Review: Der Biergarten

Steinfulls of German kitsch downtown

Epcot Center can be fun, if you like that sort of thing. Personally, I’m a fan of the store at the Japan pavilion. There are tons of chopsticks and sakes you can buy. And odd Japanese toys. In the France pavilion, I’ve found some pretty great soaps and pretty awful food. And in German-land, or whatever they call it, there’s a kind of raucous beer hall where you can buy sausages and beer in mugs as big as your head. Which is cool. If you like that sort of thing.

In Atlanta we have little in the way of German food, German beer halls, or places where you can get plates of sausages and head-sized beer-filled receptacles. But Der Biergarten, recently opened on Marietta Street above Rise sushi, has changed all that. The space was formerly the Wine Loft, but now it is brashly, undeniably German. If the dirndl T-shirts for sale at the counter by the door don’t clue you in, the raucous yodeling soundtrack will.

Obviously, given the name, the place bills itself as a beer garden, which puts in mind an outdoor space with foliage and beer. But Der Biergarten is more of a beer patio with an inside that feels like the restaurant at a Midwestern Marriot. Or the upscale German restaurant at Epcot. The chairs are the requisite red, and right now the place is gloriously bedecked in over-the-top Christmas ornamentation, including life-size nutcrackers. There’s a model train that runs on an overhead track around the dining room. Your kids and your Disney-worshipping in-laws will love it. You might love it, too. If you like that sort of thing.

The chef is Don Diem, who has a long history in Atlanta, including working under Tom Catherall at Tom Tom and then as chef at Noche. Most recently he was the corporate chef for Dolce Group, heading up its Atlantic Station restaurants. Der Biergarten is a collaboration between Wolfgang Hartert, a German native and local businessman, and Legacy Property Group, which owns the adjoined Max’s Pizza and Stats sports bar. (Both of those restaurants were started in collaboration with Concentrics, but that partnership has since been dissolved.)

Der Biergarten’s food leans heavily to the beige and salty side of things, as one might imagine. Prices are low, especially for the amount of food you’re given, and pork is king. This can be gratifying, as with a colossal pork shank, tender and piggy, served over a bed of tangy, thinly sheared sauerkraut. Or it can be a downer. A cured and smoked pork chop is so salty and smoky, its pink interior kind of uniformly boingy, it reminded me of tinned ham. The Wiener Schnitzel lacked any personality at all, its pounded and breaded flesh tasting like ... well, like not much of anything. Thankfully it’s served over spätzle, which at its best tastes like a cross between a noodle and the yummy crispy bits at the edge of a pancake. Here, the spätzle has less crisp and is shot through with the funk of Emmenthaler cheese and sweet bursts of caramelized onions. It’s a messy jumble of carbs and cheese, and quite addictive although not particularly nuanced.
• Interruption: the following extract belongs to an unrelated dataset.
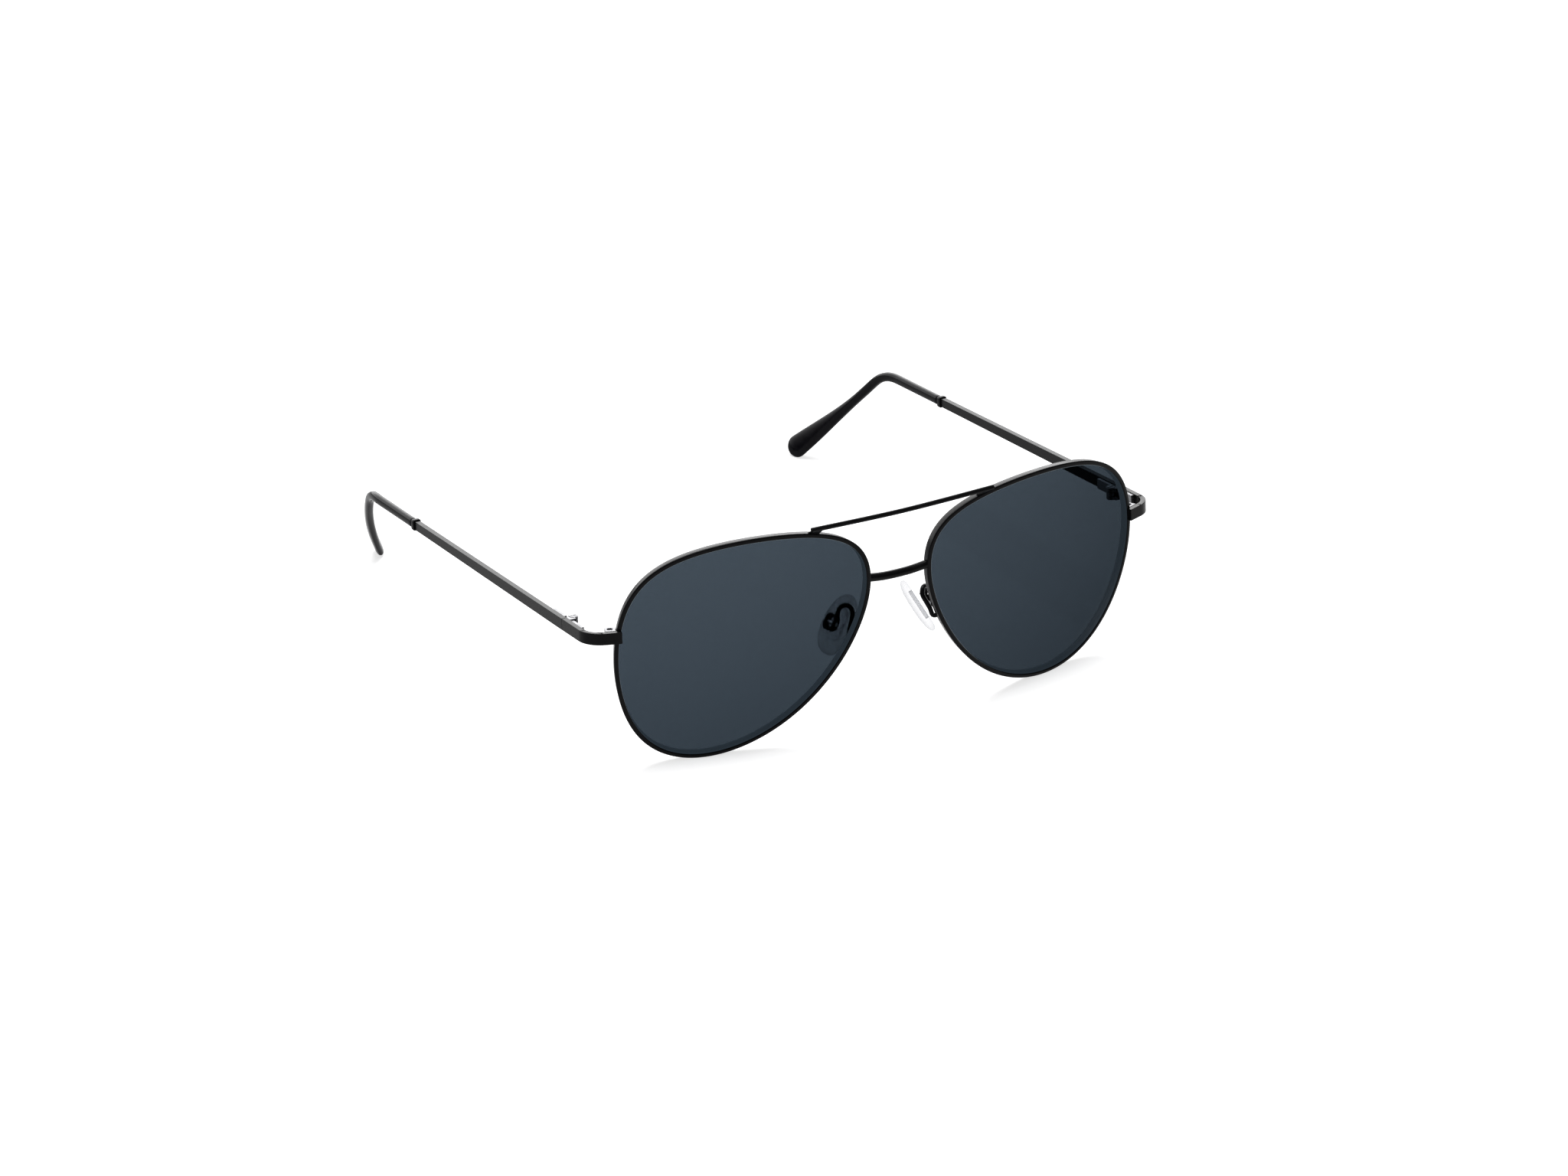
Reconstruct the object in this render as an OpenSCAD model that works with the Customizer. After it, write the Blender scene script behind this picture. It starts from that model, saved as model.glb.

And that’s how a meal here goes — there are carbs, there is meat and there is vinegar. The kitchen often interchanges advertised sides for entrées, but it doesn’t seem to matter. Everything is soft and warm and vinegary. There isn’t really anything green on the menu, unless you count a tasteless cucumber salad dressed in dill and cream. Sauerbraten, a hunk of roast rump beef, displays a pleasing tenderness and a — yes, vinegary — brown gravy. Warm potato salad topped with bacon crumbles also sports that acid tang. It’s all kind of comforting, and good for a few bites, but the sameness, paired with some dishes that totally fall flat, don’t make for a particularly thrilling dining experience.

But if you skip the horrendous Reuben rolls (corn beef, cabbage, thousand island and Swiss cheese wrapped in a spring roll), the obatza und frühlingsquark Bavarian cheese spread that tastes like old brie rind, and the mediocre gulaschsuppe that’s similar to a watered-down bolognaise, there’s hope. Order a wurstplatten — a plate of juicy, fat sausages — and a side of buttery braised red cabbage. Get a liter of beer from the extensive and fun list of German drafts (I particularly liked the Warsteiner dunkel). Be glad that Atlanta finally has a German restaurant, and enjoy your big plate of sausages and a beer the size of your head. Der Biergarten can be a meaty, vinegary, beery good time. If you like that sort of thing.